我使用方程式计算出A队赢得一轮的概率:(A队获胜的概率)= rA /(rA + rB)
到目前为止,我只是试图计算出A队获胜的机会。
import random
def game(a,b,c,d,e,f):
overallprob = 0
for item in [a, b, c]:
probA = item / (item + d)
overallprob = overallprob + probA
for item in [a, b, c]:
probA = item / (item + e)
overallprob = overallprob + probA
for item in [a, b, c]:
probA = item / (item + f)
overallprob = overallprob + probA
print "Chances of team A winning =",round((overallprob / 9*100),2),"%"
game(40.0,50.0,60.0,75.0,25.0,30.0)
哪些打印:
Chances of team A winning = 56.04 %
我不确定这是否正确,我想知道在(b)部分是否可以获得任何帮助,因为我不确定从哪里开始
最佳答案
from itertools import permutations, product
def main():
teamA = [40, 50, 70]
teamB = [75, 25, 30]
# Compute two averages by processing every possible match:
# pa Probability that Team A wins a match.
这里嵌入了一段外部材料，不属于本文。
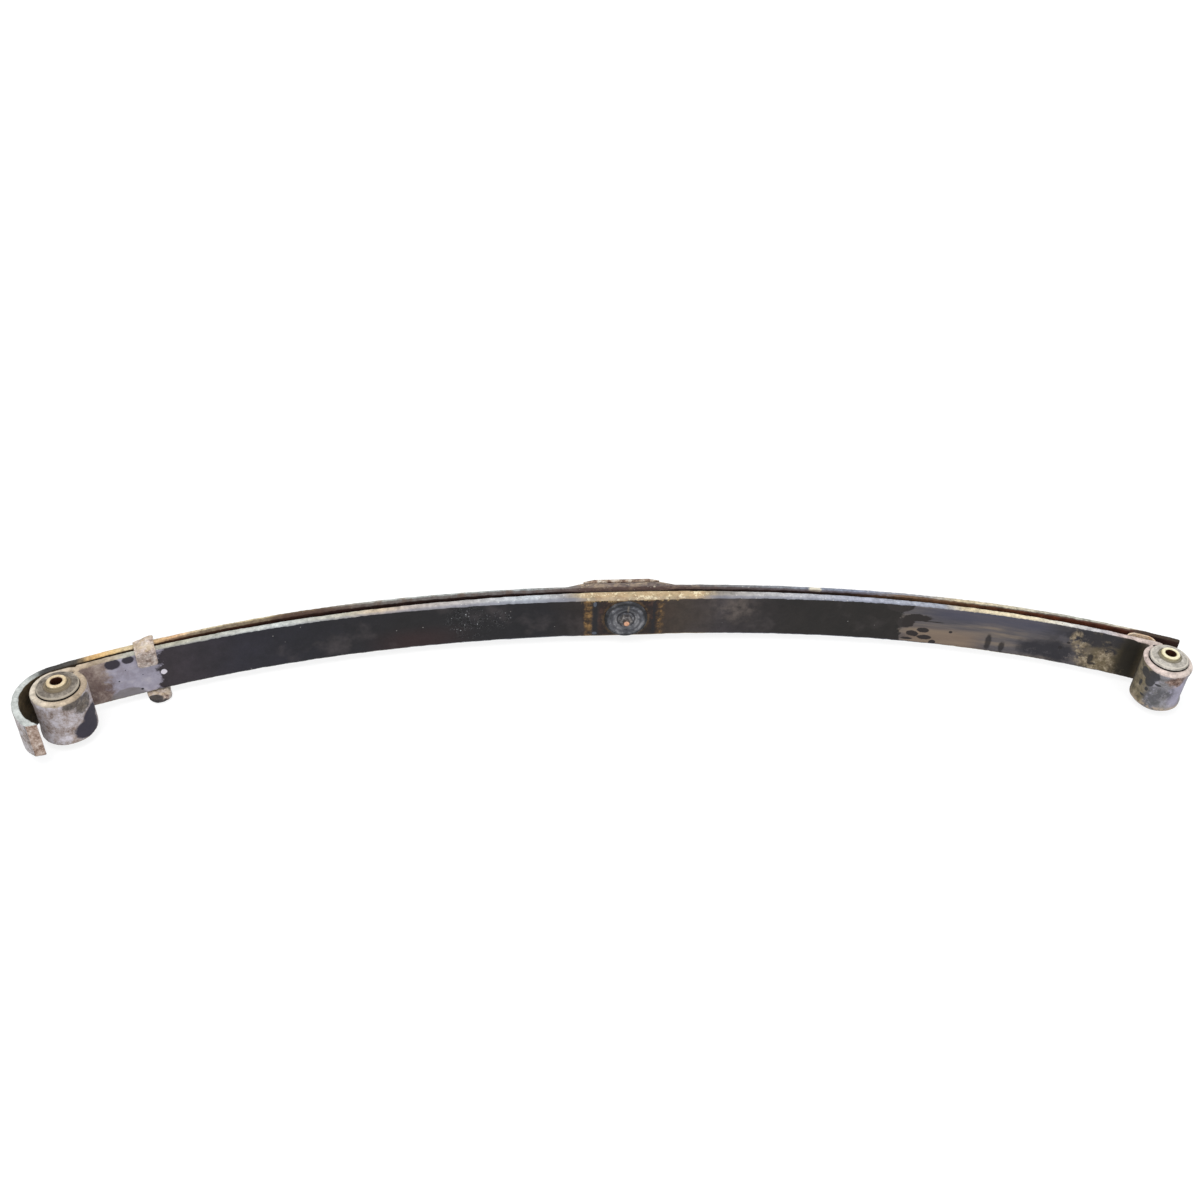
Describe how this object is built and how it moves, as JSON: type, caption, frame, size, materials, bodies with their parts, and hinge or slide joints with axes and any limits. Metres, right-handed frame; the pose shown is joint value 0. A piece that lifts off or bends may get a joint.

# ng Expected N of games in a match.
tot_pa, tot_ng, n = (0, 0, 0)
for As, Bs in product(permutations(teamA), permutations(teamB)):
pa, ng = prob_a_wins(As, Bs)
tot_pa += pa
tot_ng += ng
n += 1
print tot_pa / n # 0.61233
print tot_ng / n # 2.50580
def prob_a_wins(As, Bs):
# Probabilities that Team A wins game 1, 2, 3, and the match.
g1, g2, g3 = [ a / float(a + b) for a, b in zip(As, Bs) ]
pa = (
g1 * g2 + # win g1 and g2
g1 * (1 - g2) * g3 + # win g1 and g3
(1 - g1) * g2 * g3 # win g2 and g3
)
# Probabability of a two-game match, and expected N of games.
two = (
g1 * g2 + # win g1 and g2
(1 - g1) * (1 - g2) # lose g1 and g2
)
ng = two * 2 + (1 - two) * 3
return (pa, ng)
main()